Re: FETCH FIRST clause PERCENT option

Поиск
Список
Период
Сортировка
От Kyotaro HORIGUCHI
Тема Re: FETCH FIRST clause PERCENT option
Дата
Msg-id 20190301.103145.233922788.horiguchi.kyotaro@lab.ntt.co.jp
обсуждение исходный текст
Ответ на Re: FETCH FIRST clause PERCENT option  (Tomas Vondra <tomas.vondra@2ndquadrant.com>)
Ответы Re: FETCH FIRST clause PERCENT option
Re: FETCH FIRST clause PERCENT option
Список pgsql-hackers
Hello.

At Thu, 28 Feb 2019 21:16:25 +0100, Tomas Vondra <tomas.vondra@2ndquadrant.com> wrote in
<fbd08ad3-5dd8-3169-6cba-38d610d7be7f@2ndquadrant.com>
> > One biggest issue seems to be we don't know the total number of

# One *of* the biggest *issues*?

> > outer tuples before actually reading a null tuple. I doubt of
> > general shortcut for that. It also seems preventing limit node
> > from just using materialized outer.
> > 
> 
> Sure, if you actually want all tuples, you'll have to execute the outer
> plan till completion. But that's not what I'm talking about - what if we
> only ever need to read one row from the limit?
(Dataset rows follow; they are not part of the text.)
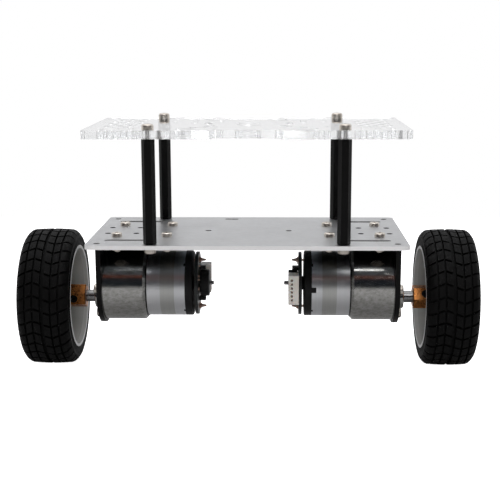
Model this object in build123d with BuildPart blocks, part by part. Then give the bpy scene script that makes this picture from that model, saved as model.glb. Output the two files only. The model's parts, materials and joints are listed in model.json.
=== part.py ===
"""Two wheel robot car: a plate and a clear deck on standoffs, with two gearmotors under the plate.

Frame: X runs along the axle (left is -X), the front is -Y, Z is up, and the origin is on the
floor under the middle of the car. The right drive unit is drawn in place, and the left one is
the same unit turned half a turn about Z.
"""
from build123d import *
import math
import os

os.makedirs("parts", exist_ok=True)

# ---------------------------------------------------------------- driving dimensions, mm
wheel_diameter = 69.0
wheel_width = 25.5
wheel_inner_face = 87.0            # distance of the tyre's inner sidewall from the centre plane
plate_length = 153.4
plate_depth = 82.4
plate_thickness = 2.0
plate_corner = 3.0
deck_thickness = 4.0
standoff_height = 50.0
shaft_offset = 7.0                 # the output shaft sits this far below the motor axis
shaft_radius = 3.0
boss_radius = 6.0
gearbox_diameter = 37.0
can_diameter = 33.0
bracket_thickness = 2.5
bracket_width = 40.0
bracket_length = 40.0
bracket_outer = 75.0               # distance of the bracket's outer face from the centre plane
foot_above_motor_axis = 25.0       # from the motor axis up to the plate's underside
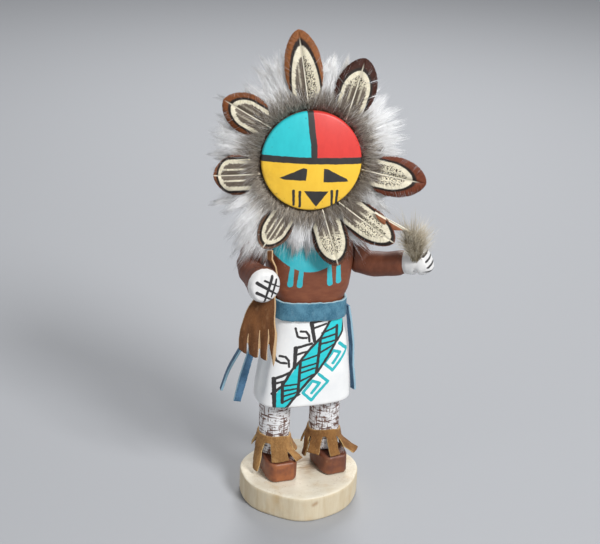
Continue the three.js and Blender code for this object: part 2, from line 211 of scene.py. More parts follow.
class Finish:
    """One material. Lengths inside it are in millimetres on the doll."""

    def __init__(self, name):
        self.material = bpy.data.materials.new(name)
        self.material.use_nodes = True
        self.tree = self.material.node_tree
        self.tree.nodes.clear()
        self.shader = self.tree.nodes.new("ShaderNodeBsdfPrincipled")
        self.output = self.tree.nodes.new("ShaderNodeOutputMaterial")
        self.tree.links.new(self.shader.outputs[0], self.output.inputs[0])

    def node(self, kind, settings=None, inputs=None, output=0):
        made = self.tree.nodes.new(kind)
        for name, value in (settings or {}).items():
            if name == "stops":
                for i, (place, colour) in enumerate(value):
                    stops = made.color_ramp.elements
                    stop = stops[i] if i < 2 else stops.new(place)
                    stop.position = place
                    stop.color = colour
            else:
                setattr(made, name, value)
        entries = inputs.items() if isinstance(inputs, dict) else enumerate(inputs or [])
        for key, value in entries:
            self.feed(made.inputs[key], value)
        return Reading(self, made.outputs[output])

    def feed(self, socket, value):
        if isinstance(value, Reading):
            self.tree.links.new(value.socket, socket)
        else:
            socket.default_value = value

    def place(self):
        """The point on the doll, in millimetres."""
        where = self.node("ShaderNodeTexCoord", output="Object")
        return self.node("ShaderNodeVectorMath", {"operation": "SCALE"}, {0: where, "Scale": 1 / MM})

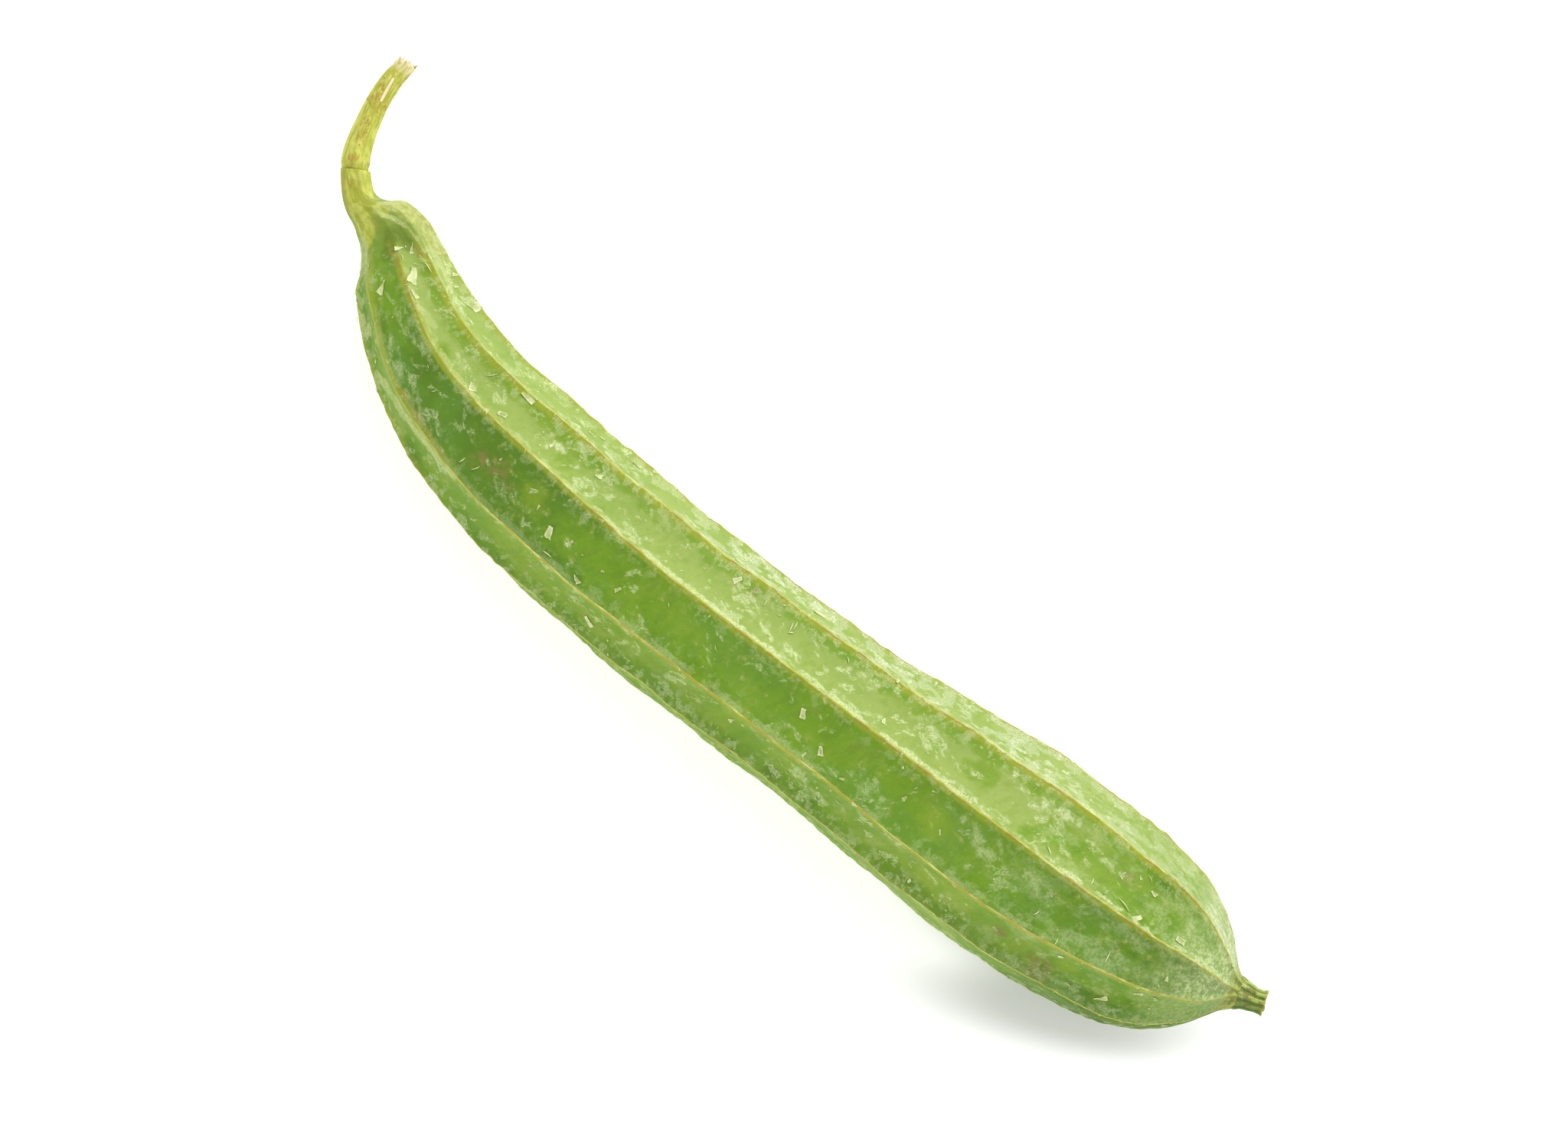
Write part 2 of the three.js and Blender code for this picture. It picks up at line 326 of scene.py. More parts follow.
def rind_surface(along):
    """The rind's rings, its two end points, and what the finish needs to know about each point.
    radius = (half width + swell of the crest) * (1 - ridge * valley) + cord - nick + lumps, where
    valley = (sin(pi * share)^2 + rounding^2)^(power / 2), less its value at the crest."""
    x, y, half_width, heading, ridge = (column[:, None, None] for column in
                                        between(FRUIT_STATIONS, along).T)
    heading = np.radians(heading)
    relief = ridge / FULL_RIDGE
    share = SHARES[None, None, :]
    wander = CREST_WANDER * uneven_mix(waver, along, WANDER_WAVES)
    crest = np.radians(between(CREST_STATIONS, along)) + wander / half_width[:, :, 0]
    crest = np.concatenate([crest, crest[:, :1] + 2 * np.pi], axis=1)
    gap = (crest[:, 1:] - crest[:, :-1])[:, :, None]
    angle = crest[:, :-1, None] + gap * share

    from_crest = np.minimum(share, 1 - share) * gap * half_width
    edge = np.minimum(CREST_HALF_WIDTH / (gap * half_width), 0.1)
    climb = np.sin(np.pi * np.clip((share - edge) / (1 - 2 * edge), 0, 1))
    power = NECK_POWER + (VALLEY_POWER - NECK_POWER) * smooth_step(along, 14, 50)[:, None, None]
    valley = (climb**2 + ROUNDING**2) ** (power / 2) - ROUNDING**power

    phase = 2 * np.pi * along[:, None] / SWELL_LENGTH + SWELL_SHIFT * np.arange(CRESTS)
    swell = CREST_SWELL * np.sin(phase)
    nick = CREST_NICKS * uneven_mix(waver, along, NICK_WAVES)

    def across(values):
        ahead = np.roll(values, -1, axis=1)
        return values[:, :, None] * (1 - share) + ahead[:, :, None] * share

    cord = CORD_HEIGHT * np.exp(-((from_crest / CORD_WIDTH) ** 2)) * relief
    radius = (half_width + across(swell) * relief * (1 - valley)) * (1 - ridge * valley)
    radius = radius + cord + across(nick) * relief * np.exp(-((from_crest / NICK_REACH) ** 2))
    round_place = np.stack(np.broadcast_arrays(
        half_width * np.sin(angle), half_width * np.cos(angle), along[:, None, None]), axis=-1)
    floor_lumps = uneven_mix(lumps, round_place, FLOOR_LUMPS)
    radius = radius + VALLEY_LUMPS * floor_lumps * (0.3 + 0.7 * valley) * smooth_step(
        along, 4, 20)[:, None, None]

    def plan(radius):
        return (x - np.sin(heading) * radius * np.sin(angle),
                y + np.cos(heading) * radius * np.sin(angle))

    plan_x, plan_y = plan(radius)
    for dent_x, dent_y, size, height in NECK_DENTS:
        away = np.hypot(plan_x - dent_x, plan_y - dent_y) / size
        radius = radius + height * np.exp(-(away**2)) * (np.cos(angle) > 0)
    z = np.maximum(middle_height(x) + radius * np.cos(angle), 0)
    rings = np.stack([*plan(radius), z], axis=-1)
    rows = (len(along), CRESTS * STEPS)
    facts = {
        "from_crest": from_crest.reshape(rows),
        "side": np.tile(np.where(SHARES == 0, 0, np.where(SHARES < 0.5, 1, -1)), CRESTS),
        "relief": relief[:, 0],
        "straight": round_place.reshape(*rows, 3),
        "along": along[:, None],
    }
    ends = np.concatenate([x, y, middle_height(x)], axis=-1)[[0, -1], 0]
    return rings.reshape(*rows, 3), ends, facts


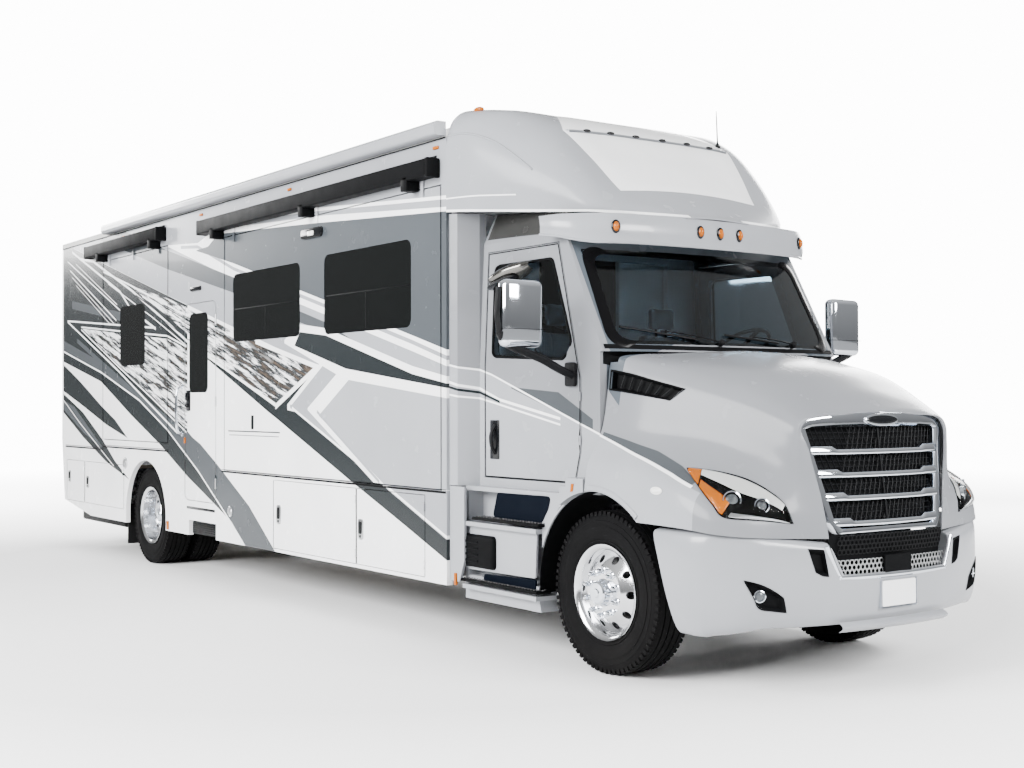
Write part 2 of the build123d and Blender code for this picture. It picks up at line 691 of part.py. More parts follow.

We have no choice than once reading all tuples just to find we
are to return just one row, since estimator is not guaranteed to
be exact as required for this purpose.

> To give you a (admittedly, somewhat contrived and artificial example):
> 
>     SELECT * FROM t1 WHERE id IN (
>       SELECT id FROM t2 ORDER BY x FETCH FIRST 10 PERCENT ROWS ONLY
>     );
> 
> Maybe this example is bogus and/or does not really matter in practice. I
> don't know, but I've been unable to convince myself that's the case.

I see such kind of idiom common. Even in the quite simple example
above, *we* cannot tell how many tuples the inner should return
unless we actually fetch all tuples in t2. This is the same
problem with count(*).

The query is equivalent to the folloing one.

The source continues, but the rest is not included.